Aurores polaires extraterrestres
Le phénomène de l’aurore polaire n’est pas une exclusivité terrienne. Outre la Terre, d’autres planètes de notre système solaire sont le théâtre de ce fabuleux spectacle céleste. La condition ? Disposer d’un champ magnétique. On parle également d’aurores polaires, dans la mesure où elles se produisent au niveau des pôles magnétiques de la planète. Plusieurs sondes spatiales ont ainsi pu témoigner, images à l’appui, de « danses lumineuses » sur Uranus, Saturne ou Jupiter, où l’on a pu observer les aurores polaires les plus spectaculaires. Elles y sont 100 fois plus intenses que sur Terre… et permanentes ! Très éloignée du Soleil, Jupiter doit essentiellement ses aurores à Io, son satellite volcanique. Plus étonnant, des lumières aurorales ont aussi pu être observées sur Mars : dépourvue de champ magnétique global, certaines zones de la planète Rouge présentent quelques survivances d’un champ magnétique fossile à l’origine d’aurores martiennes !
Anna Boberg, « artiste de l’Arctique »
C’est ainsi qu’elle aimait se définir. Artiste née à Stockholm, Anna Boberg (1864-1935) essuie brièvement les bancs de l’Académie Julian de Paris où elle étudie la peinture et la sculpture, avant de se consacrer aux arts de la céramique et du verre. Jusqu’à ce jour de 1901 où elle embarque pour la Norvège et les îles des Lofoten. Subjuguée par les beautés de l’archipel, l’artiste s’y rend pendant plus de 30 ans, été comme hiver. Elle croque les maisons de bois colorées et les bateaux de pêche, les montagnes silencieuses et les lumières crépusculaires. Glaciers, soleil de minuit et aurores boréales comptent parmi ses sujets de prédilection. À l’instar de son Northern Lights. Study from North Norway où l’aurore boréale devient une merveilleuse et poétique symphonie céleste.

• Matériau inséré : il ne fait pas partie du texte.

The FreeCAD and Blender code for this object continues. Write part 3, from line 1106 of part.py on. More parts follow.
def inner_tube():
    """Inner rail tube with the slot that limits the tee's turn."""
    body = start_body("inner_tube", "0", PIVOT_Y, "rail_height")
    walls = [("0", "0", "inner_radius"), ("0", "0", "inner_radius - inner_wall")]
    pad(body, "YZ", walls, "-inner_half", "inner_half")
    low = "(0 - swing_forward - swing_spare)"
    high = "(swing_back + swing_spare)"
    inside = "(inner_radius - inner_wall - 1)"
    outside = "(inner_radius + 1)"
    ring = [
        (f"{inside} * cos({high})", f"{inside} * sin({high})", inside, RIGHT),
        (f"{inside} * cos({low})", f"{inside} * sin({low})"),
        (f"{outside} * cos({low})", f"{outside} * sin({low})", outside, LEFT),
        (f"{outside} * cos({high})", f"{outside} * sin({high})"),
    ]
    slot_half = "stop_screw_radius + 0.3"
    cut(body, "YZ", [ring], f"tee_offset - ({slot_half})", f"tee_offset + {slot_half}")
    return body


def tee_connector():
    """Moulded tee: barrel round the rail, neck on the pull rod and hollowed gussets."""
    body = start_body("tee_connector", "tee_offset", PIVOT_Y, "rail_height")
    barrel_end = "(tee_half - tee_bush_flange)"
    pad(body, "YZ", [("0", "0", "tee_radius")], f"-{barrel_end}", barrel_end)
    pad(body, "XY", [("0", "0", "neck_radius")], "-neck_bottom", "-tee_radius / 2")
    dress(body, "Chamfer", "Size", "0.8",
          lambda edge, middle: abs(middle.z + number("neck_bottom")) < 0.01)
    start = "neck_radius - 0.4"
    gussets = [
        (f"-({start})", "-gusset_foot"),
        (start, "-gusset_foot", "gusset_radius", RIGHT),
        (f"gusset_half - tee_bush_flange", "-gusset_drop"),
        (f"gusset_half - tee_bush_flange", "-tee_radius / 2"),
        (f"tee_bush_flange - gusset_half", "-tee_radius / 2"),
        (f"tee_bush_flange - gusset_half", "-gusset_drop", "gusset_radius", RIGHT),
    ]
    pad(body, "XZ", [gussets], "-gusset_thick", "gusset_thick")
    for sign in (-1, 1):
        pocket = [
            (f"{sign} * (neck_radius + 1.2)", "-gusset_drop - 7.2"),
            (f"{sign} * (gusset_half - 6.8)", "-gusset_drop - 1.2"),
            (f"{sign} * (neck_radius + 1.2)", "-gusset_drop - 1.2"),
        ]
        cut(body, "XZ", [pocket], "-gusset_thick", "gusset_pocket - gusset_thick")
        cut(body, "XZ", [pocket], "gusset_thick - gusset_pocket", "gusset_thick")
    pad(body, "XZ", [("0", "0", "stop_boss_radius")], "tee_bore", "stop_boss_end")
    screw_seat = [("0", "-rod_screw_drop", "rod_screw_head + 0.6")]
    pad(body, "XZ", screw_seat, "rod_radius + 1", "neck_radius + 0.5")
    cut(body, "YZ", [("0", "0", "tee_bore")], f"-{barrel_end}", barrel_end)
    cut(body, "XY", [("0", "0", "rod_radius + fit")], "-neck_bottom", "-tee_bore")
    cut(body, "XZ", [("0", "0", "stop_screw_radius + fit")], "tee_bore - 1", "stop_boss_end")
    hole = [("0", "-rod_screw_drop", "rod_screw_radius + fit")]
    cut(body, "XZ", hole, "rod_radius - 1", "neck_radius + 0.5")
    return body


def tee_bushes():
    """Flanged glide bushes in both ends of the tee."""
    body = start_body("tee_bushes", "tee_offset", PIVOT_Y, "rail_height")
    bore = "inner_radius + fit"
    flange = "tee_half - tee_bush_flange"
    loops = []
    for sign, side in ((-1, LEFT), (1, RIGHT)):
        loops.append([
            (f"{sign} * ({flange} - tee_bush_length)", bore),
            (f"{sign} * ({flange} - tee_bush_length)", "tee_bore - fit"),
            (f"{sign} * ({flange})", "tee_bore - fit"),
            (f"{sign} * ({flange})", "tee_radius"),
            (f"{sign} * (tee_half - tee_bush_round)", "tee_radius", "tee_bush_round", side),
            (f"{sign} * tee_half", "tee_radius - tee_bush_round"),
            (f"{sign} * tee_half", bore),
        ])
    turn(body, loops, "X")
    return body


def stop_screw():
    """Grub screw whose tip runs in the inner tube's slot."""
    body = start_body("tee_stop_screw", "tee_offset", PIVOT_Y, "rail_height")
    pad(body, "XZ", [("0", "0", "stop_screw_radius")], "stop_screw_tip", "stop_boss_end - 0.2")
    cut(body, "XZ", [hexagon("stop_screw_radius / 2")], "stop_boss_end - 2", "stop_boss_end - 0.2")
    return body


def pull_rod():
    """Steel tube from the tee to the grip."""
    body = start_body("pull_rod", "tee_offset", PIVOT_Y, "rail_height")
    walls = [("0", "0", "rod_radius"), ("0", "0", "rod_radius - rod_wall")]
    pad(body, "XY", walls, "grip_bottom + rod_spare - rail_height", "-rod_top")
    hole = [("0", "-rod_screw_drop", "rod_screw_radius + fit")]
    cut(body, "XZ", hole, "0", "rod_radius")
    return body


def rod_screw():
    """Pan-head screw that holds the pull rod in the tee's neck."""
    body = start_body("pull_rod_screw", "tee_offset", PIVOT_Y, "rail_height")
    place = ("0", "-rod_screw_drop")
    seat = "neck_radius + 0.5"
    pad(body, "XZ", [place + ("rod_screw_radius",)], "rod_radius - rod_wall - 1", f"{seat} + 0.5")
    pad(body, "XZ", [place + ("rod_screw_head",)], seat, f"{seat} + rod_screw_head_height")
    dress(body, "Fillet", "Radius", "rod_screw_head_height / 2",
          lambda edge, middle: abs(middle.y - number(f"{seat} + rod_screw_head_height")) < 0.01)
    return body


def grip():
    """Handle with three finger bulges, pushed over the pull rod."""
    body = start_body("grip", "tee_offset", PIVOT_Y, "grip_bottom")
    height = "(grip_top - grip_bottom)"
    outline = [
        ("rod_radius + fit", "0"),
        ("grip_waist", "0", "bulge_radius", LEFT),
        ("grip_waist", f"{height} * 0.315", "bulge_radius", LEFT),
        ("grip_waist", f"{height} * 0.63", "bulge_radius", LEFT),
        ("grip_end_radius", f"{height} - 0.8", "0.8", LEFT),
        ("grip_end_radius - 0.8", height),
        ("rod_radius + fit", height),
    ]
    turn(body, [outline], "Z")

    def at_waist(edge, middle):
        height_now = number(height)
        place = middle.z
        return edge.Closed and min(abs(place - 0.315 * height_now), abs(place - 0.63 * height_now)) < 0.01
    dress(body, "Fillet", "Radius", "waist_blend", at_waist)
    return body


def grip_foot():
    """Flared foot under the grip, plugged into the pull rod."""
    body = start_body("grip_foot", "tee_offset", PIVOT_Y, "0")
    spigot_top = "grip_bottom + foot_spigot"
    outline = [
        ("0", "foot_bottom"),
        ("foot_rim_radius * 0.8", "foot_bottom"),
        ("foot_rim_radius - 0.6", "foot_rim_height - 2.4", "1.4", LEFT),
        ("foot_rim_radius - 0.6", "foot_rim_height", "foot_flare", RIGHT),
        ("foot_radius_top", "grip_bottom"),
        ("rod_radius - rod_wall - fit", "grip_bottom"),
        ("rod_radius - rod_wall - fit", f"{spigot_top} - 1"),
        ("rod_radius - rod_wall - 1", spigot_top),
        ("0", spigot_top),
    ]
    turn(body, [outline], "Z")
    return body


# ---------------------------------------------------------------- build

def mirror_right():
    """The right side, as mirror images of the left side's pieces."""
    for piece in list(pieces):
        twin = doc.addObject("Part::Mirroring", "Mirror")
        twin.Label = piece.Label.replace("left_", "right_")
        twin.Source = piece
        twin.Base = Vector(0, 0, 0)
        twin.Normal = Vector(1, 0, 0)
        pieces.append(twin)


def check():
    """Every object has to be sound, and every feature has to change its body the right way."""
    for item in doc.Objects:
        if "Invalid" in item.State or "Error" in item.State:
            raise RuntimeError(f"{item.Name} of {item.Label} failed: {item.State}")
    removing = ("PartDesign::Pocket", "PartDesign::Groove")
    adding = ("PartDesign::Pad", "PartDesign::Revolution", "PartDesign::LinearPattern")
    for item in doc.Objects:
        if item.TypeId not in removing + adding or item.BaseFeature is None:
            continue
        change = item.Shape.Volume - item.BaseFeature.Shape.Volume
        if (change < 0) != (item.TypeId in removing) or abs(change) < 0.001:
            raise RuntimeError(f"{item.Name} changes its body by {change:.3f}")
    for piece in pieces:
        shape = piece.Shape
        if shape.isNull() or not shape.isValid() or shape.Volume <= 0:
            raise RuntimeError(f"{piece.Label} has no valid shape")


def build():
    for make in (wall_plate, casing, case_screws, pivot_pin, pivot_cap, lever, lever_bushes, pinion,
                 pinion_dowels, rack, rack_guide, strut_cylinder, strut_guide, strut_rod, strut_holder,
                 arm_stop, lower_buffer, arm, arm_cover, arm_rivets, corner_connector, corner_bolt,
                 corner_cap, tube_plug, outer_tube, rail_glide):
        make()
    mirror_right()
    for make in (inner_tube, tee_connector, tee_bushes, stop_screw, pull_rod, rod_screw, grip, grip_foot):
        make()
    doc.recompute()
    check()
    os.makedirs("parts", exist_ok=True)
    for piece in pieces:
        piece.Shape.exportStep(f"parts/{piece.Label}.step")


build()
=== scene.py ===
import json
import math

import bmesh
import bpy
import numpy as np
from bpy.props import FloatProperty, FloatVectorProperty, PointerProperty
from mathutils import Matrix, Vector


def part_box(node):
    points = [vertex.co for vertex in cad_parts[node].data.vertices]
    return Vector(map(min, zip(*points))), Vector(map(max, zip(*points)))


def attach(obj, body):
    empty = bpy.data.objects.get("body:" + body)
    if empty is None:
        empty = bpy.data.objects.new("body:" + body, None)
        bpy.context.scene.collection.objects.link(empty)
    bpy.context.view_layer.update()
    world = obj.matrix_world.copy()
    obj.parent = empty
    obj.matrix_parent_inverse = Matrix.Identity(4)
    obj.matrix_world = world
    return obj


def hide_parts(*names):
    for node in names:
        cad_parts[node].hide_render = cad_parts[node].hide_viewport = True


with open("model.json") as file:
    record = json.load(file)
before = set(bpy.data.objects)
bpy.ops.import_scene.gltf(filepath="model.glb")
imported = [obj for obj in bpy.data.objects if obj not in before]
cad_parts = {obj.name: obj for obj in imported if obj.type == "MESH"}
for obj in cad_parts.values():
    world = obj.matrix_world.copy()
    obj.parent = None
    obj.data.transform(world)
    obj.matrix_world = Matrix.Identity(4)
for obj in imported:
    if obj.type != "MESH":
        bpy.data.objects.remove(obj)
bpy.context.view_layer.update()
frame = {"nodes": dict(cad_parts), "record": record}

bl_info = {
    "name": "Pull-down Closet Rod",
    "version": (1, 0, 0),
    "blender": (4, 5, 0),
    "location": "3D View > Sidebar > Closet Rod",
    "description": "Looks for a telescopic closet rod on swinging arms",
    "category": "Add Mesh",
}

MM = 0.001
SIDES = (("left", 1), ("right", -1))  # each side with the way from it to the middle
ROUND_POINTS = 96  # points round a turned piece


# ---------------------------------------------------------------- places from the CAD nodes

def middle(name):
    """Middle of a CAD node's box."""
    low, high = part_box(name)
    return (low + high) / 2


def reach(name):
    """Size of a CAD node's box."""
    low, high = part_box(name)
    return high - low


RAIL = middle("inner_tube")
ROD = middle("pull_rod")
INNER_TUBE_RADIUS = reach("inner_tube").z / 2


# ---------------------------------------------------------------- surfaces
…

Chemin des morts, renards de feu et chevauchée des valkyries
Observateurs privilégiés des aurores polaires, les peuples scandinaves développèrent de nombreux mythes autour de ces divines lumières. Pour les Inuits, ces arsaniit étaient les feux brandis par leurs ancêtres afin de guider les âmes des défunts le long de leur dernier chemin. Les Finnois les appelaient revontulets, soit littéralement « renards de feu ». Virevoltant dans le ciel à vive allure, ces renards arctiques effleuraient de leurs queues scintillantes les sommets des montagnes enneigées, saupoudrant le ciel sur leur passage de flocons reflétant la lumière de la Lune. Pour les Samis, peuple autochtone de Laponie, ces lumières étaient autant de signes de mauvais augure : incarnations des âmes des morts dont il fallait se garder d’attirer l’attention en bougeant, chantant ou sifflant. Enfin, pour les valeureux Vikings, les aurores boréales se voulaient le reflet des armures des Valkyries : ces redoutables guerrières envoyées sur Terre par Odin afin d’enrôler les meilleurs guerriers défunts et de les conduire jusqu’au Valhalla, en vue du Ragnarök, l’ultime bataille et promesse d’une nouvelle ère. Les aurores boréales étaient alors assimilées au Bifröst, ce « chemin scintillant » faisant office de pont arc-en-ciel entre Midgard – la Terre – et Asgard – le Ciel, forteresse des dieux.
Quand partir à la poursuite des aurores polaires ?
L’aurore polaire se “chasse” de nuit, principalement en hiver, au-delà des cercles polaires. Au cœur des zones les plus septentrionales et méridionales de notre planète, là où les nuits sont… polaires ! Soit quasi-permanentes. Bien sûr, la tâche s’avèrera plus aisée par delà le cercle arctique, région plus accessible que l’Antarctique en hiver. Reste que pour assister à l’une de ces fabuleuses éruptions lumineuses, privilégiez les mois de septembre à avril. Et pour augmenter vos chances davantage encore, resserrez votre exploration aurorale près du solstice d’hiver – le 21 décembre – pour l’hémisphère Nord, et du solstice d’été – le 21 juin – pour l’hémisphère Sud.